##### PROVIDED MATERIAL #####
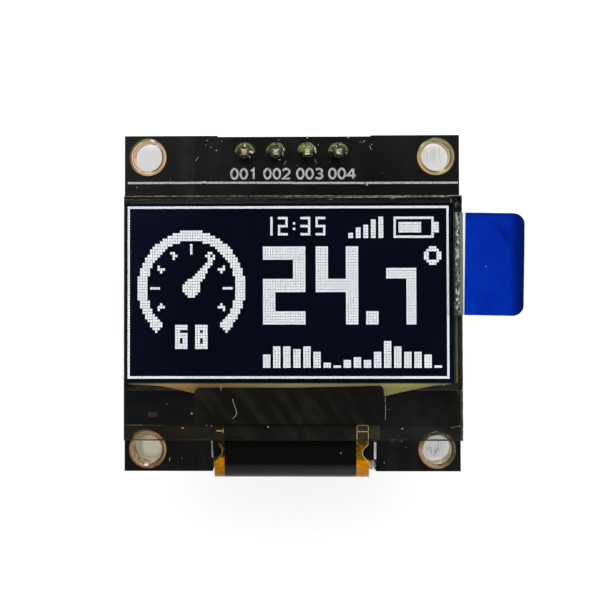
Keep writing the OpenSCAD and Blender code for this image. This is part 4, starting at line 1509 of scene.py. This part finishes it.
def dress_nodes():
    tin = mottled(
        "tinned", (0.5, 0.5, 0.49), (0.78, 0.78, 0.76), (0.24, 0.42), (8.0, 4.0, 0.65), (0.4, 0.03), 0.7,
    )
    mask = solder_mask("solder_mask", tone(13, 13, 12), tone(29, 29, 28), 0.35)
    dress("pcb", mask, board_edge())
    by_face("pcb", lambda middle, normal: 1 if abs(normal.z) < 0.5 else 0)
    dress("header_strip", moulded_plastic("header_plastic", (0.008, 0.008, 0.0085), 9.0, 0.55))
    dress("foam_tape", foam())
    dress("cap_glass", ground_glass())
    paste = mottled("drying_paste", (0.5, 0.49, 0.43), (0.7, 0.68, 0.6), 0.9, (9.0, 5.0, 0.7), (0.6, 0.03))
    dress("desiccant_sheet", paste)
    dress("seal_frame", seal_resin())
    dress("substrate_glass", panel_glass(), glass_edge())
    by_face("substrate_glass", lambda middle, normal: 1 if abs(normal.z) < 0.5 else 0)
    dress("polarizer", clear_sheet("polarizer_sheet", (0.7, 0.7, 0.71), 0.2, 0.06))
    dress("protective_film", clear_sheet("film_sheet", (0.97, 0.97, 0.98), 0.4, 0.05))
    silicon = mottled(
        "bare_silicon", (0.16, 0.16, 0.19), (0.28, 0.28, 0.32), 0.25, (5.0, 4.0, 0.7), metal=0.6,
    )
    dress("driver_chip", silicon)
    dress("ledge_tape", satin_black("tape_black", (15, 15, 13), (27, 26, 22)))
    dress("flex_circuit", polyimide())
    dress("flex_solder", tin)
    dress("chip_solder", tin)
    epoxy = moulded_plastic("moulded_epoxy", (0.009, 0.009, 0.009), 12.0, 0.6)
    for part in ("regulator", "diode"):
        dress(part + "_body", epoxy)
        dress(part + "_leads", tin)
    pin = mottled(
        "pin_gold", (0.78, 0.6, 0.3), (0.9, 0.78, 0.5), (0.22, 0.38), (9.0, 3.0), (0.25, 0.01), 0.85,
        stretch=(1, 1, 0.15),
    )
    ends = (
        pin,
        *(pin_face(f"pin_core_{i}", dark, light) for i, (dark, light) in enumerate(PIN_CORES, 1)),
        # The tapers are painted lit, half-lit and shaded copies of one face
        pin_face("pin_taper_bright", (112, 114, 84), (196, 196, 160)),
        pin_face("pin_taper_mid", (66, 66, 44), (124, 122, 88)),
        pin_face("pin_taper_dark", (28, 28, 20), (60, 58, 44)),
    )

    def tip_face(middle, normal):
        """Sides of the pin, its flat end, and the four tapers by the light they are in."""
        if normal.z < 0.3:
            return 0
        if normal.z > 0.97:
            return 1 + min(3, max(0, round(middle.x / PIN_PITCH + 1.5)))
        if normal.y < -0.3:
            return 7
        return 5 if normal.y > 0.3 else 6

    for i in FOURS:
        ring = extent(f"hole_plating_{i}")
        ring_r = (ring.x1 - ring.x0) / 2
        middle = ((ring.x0 + ring.x1) / 2, (ring.y0 + ring.y1) / 2)
        dress(f"hole_plating_{i}", plated_gold(i, *middle, HOLE_R, ring_r))
        dress(f"header_pin_{i}", *ends)
        by_face(f"header_pin_{i}", tip_face)
    tan = mottled("tan_ceramic", (0.27, 0.17, 0.09), (0.42, 0.29, 0.17), 0.55, (6.0, 5.0, 0.7), (0.4, 0.02))
    white = mottled(
        "white_ceramic", (0.55, 0.55, 0.52), (0.72, 0.72, 0.69), 0.5, (8.0, 4.0, 0.6), (0.3, 0.01),
    )
    glaze = moulded_plastic("resistor_glaze", (0.01, 0.01, 0.011), 8.0, 0.35)
    for i in CHIPS:
        dress_chip(f"capacitor_{i}", tan, tin, tan)
        dress_chip(f"resistor_{i}", white, tin, glaze)


# ---------------------------------------------------------------- the scene

FLOOR_SIZE = 1500


def build_floor():
    """A wide floor just behind the module's rearmost point, which isn't part of it."""
    bm = bmesh.new()
    half, z = FLOOR_SIZE / 2, cad_box[0].z / MM - 0.05
    for x, y in ((-half, -half), (half, -half), (half, half), (-half, half)):
        bm.verts.new((x * MM, y * MM, z * MM))
    bm.verts.ensure_lookup_table()
    bm.faces.new(bm.verts)
    mesh = bpy.data.meshes.new("floor")
    bm.to_mesh(mesh)
    bm.free()
    floor = bpy.data.objects.new("floor", mesh)
    mesh.materials.append(floor_white())
    scene.collection.objects.link(floor)


add_camera()
add_world()
scene.view_settings.view_transform = "Standard"
scene.cycles.transparent_max_bounces = 24
build_floor()
add_lamp("key", 150, 42, 0.11, (1.0, 0.98, 0.95))
add_lamp("fill", 220, 42, 0.08, (0.95, 0.97, 1.0))
add_lamp("low", 20, 25, 0.04, (1, 1, 1))
dress_nodes()
build_screen()
build_panel_marks()
build_glass_arris()
build_tab()
build_flex_marks()
build_flex_rims()
build_front_print()
build_pads()
build_joints()
build_dust()
build_rear_tracks()
build_rear_print()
#####
**SHORT PROBLEM:**
Please set down all the data word for word.

**CORRECT RESPONSE:**
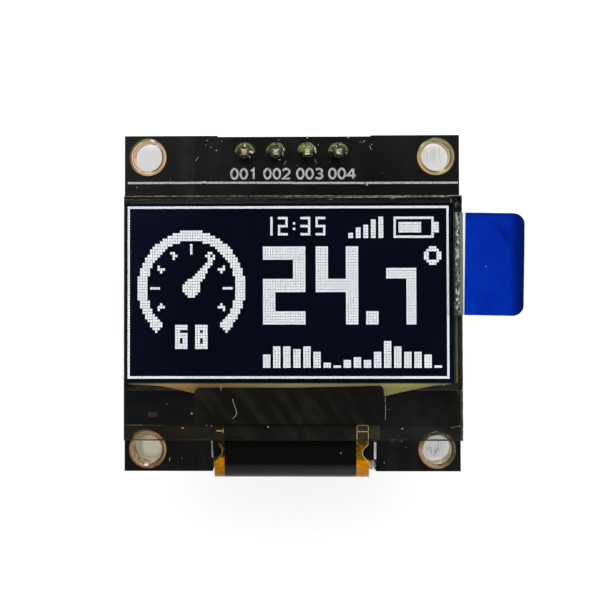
Keep writing the OpenSCAD and Blender code for this image. This is part 4, starting at line 1509 of scene.py. This part finishes it.
def dress_nodes():
    tin = mottled(
        "tinned", (0.5, 0.5, 0.49), (0.78, 0.78, 0.76), (0.24, 0.42), (8.0, 4.0, 0.65), (0.4, 0.03), 0.7,
    )
    mask = solder_mask("solder_mask", tone(13, 13, 12), tone(29, 29, 28), 0.35)
    dress("pcb", mask, board_edge())
    by_face("pcb", lambda middle, normal: 1 if abs(normal.z) < 0.5 else 0)
    dress("header_strip", moulded_plastic("header_plastic", (0.008, 0.008, 0.0085), 9.0, 0.55))
    dress("foam_tape", foam())
    dress("cap_glass", ground_glass())
    paste = mottled("drying_paste", (0.5, 0.49, 0.43), (0.7, 0.68, 0.6), 0.9, (9.0, 5.0, 0.7), (0.6, 0.03))
    dress("desiccant_sheet", paste)
    dress("seal_frame", seal_resin())
    dress("substrate_glass", panel_glass(), glass_edge())
    by_face("substrate_glass", lambda middle, normal: 1 if abs(normal.z) < 0.5 else 0)
    dress("polarizer", clear_sheet("polarizer_sheet", (0.7, 0.7, 0.71), 0.2, 0.06))
    dress("protective_film", clear_sheet("film_sheet", (0.97, 0.97, 0.98), 0.4, 0.05))
    silicon = mottled(
        "bare_silicon", (0.16, 0.16, 0.19), (0.28, 0.28, 0.32), 0.25, (5.0, 4.0, 0.7), metal=0.6,
    )
    dress("driver_chip", silicon)
    dress("ledge_tape", satin_black("tape_black", (15, 15, 13), (27, 26, 22)))
    dress("flex_circuit", polyimide())
    dress("flex_solder", tin)
    dress("chip_solder", tin)
    epoxy = moulded_plastic("moulded_epoxy", (0.009, 0.009, 0.009), 12.0, 0.6)
    for part in ("regulator", "diode"):
        dress(part + "_body", epoxy)
        dress(part + "_leads", tin)
    pin = mottled(
        "pin_gold", (0.78, 0.6, 0.3), (0.9, 0.78, 0.5), (0.22, 0.38), (9.0, 3.0), (0.25, 0.01), 0.85,
        stretch=(1, 1, 0.15),
    )
    ends = (
        pin,
        *(pin_face(f"pin_core_{i}", dark, light) for i, (dark, light) in enumerate(PIN_CORES, 1)),
        # The tapers are painted lit, half-lit and shaded copies of one face
        pin_face("pin_taper_bright", (112, 114, 84), (196, 196, 160)),
        pin_face("pin_taper_mid", (66, 66, 44), (124, 122, 88)),
        pin_face("pin_taper_dark", (28, 28, 20), (60, 58, 44)),
    )

    def tip_face(middle, normal):
        """Sides of the pin, its flat end, and the four tapers by the light they are in."""
        if normal.z < 0.3:
            return 0
        if normal.z > 0.97:
            return 1 + min(3, max(0, round(middle.x / PIN_PITCH + 1.5)))
        if normal.y < -0.3:
            return 7
        return 5 if normal.y > 0.3 else 6

    for i in FOURS:
        ring = extent(f"hole_plating_{i}")
        ring_r = (ring.x1 - ring.x0) / 2
        middle = ((ring.x0 + ring.x1) / 2, (ring.y0 + ring.y1) / 2)
        dress(f"hole_plating_{i}", plated_gold(i, *middle, HOLE_R, ring_r))
        dress(f"header_pin_{i}", *ends)
        by_face(f"header_pin_{i}", tip_face)
    tan = mottled("tan_ceramic", (0.27, 0.17, 0.09), (0.42, 0.29, 0.17), 0.55, (6.0, 5.0, 0.7), (0.4, 0.02))
    white = mottled(
        "white_ceramic", (0.55, 0.55, 0.52), (0.72, 0.72, 0.69), 0.5, (8.0, 4.0, 0.6), (0.3, 0.01),
    )
    glaze = moulded_plastic("resistor_glaze", (0.01, 0.01, 0.011), 8.0, 0.35)
    for i in CHIPS:
        dress_chip(f"capacitor_{i}", tan, tin, tan)
        dress_chip(f"resistor_{i}", white, tin, glaze)


# ---------------------------------------------------------------- the scene

FLOOR_SIZE = 1500


def build_floor():
    """A wide floor just behind the module's rearmost point, which isn't part of it."""
    bm = bmesh.new()
    half, z = FLOOR_SIZE / 2, cad_box[0].z / MM - 0.05
    for x, y in ((-half, -half), (half, -half), (half, half), (-half, half)):
        bm.verts.new((x * MM, y * MM, z * MM))
    bm.verts.ensure_lookup_table()
    bm.faces.new(bm.verts)
    mesh = bpy.data.meshes.new("floor")
    bm.to_mesh(mesh)
    bm.free()
    floor = bpy.data.objects.new("floor", mesh)
    mesh.materials.append(floor_white())
    scene.collection.objects.link(floor)


add_camera()
add_world()
scene.view_settings.view_transform = "Standard"
scene.cycles.transparent_max_bounces = 24
build_floor()
add_lamp("key", 150, 42, 0.11, (1.0, 0.98, 0.95))
add_lamp("fill", 220, 42, 0.08, (0.95, 0.97, 1.0))
add_lamp("low", 20, 25, 0.04, (1, 1, 1))
dress_nodes()
build_screen()
build_panel_marks()
build_glass_arris()
build_tab()
build_flex_marks()
build_flex_rims()
build_front_print()
build_pads()
build_joints()
build_dust()
build_rear_tracks()
build_rear_print()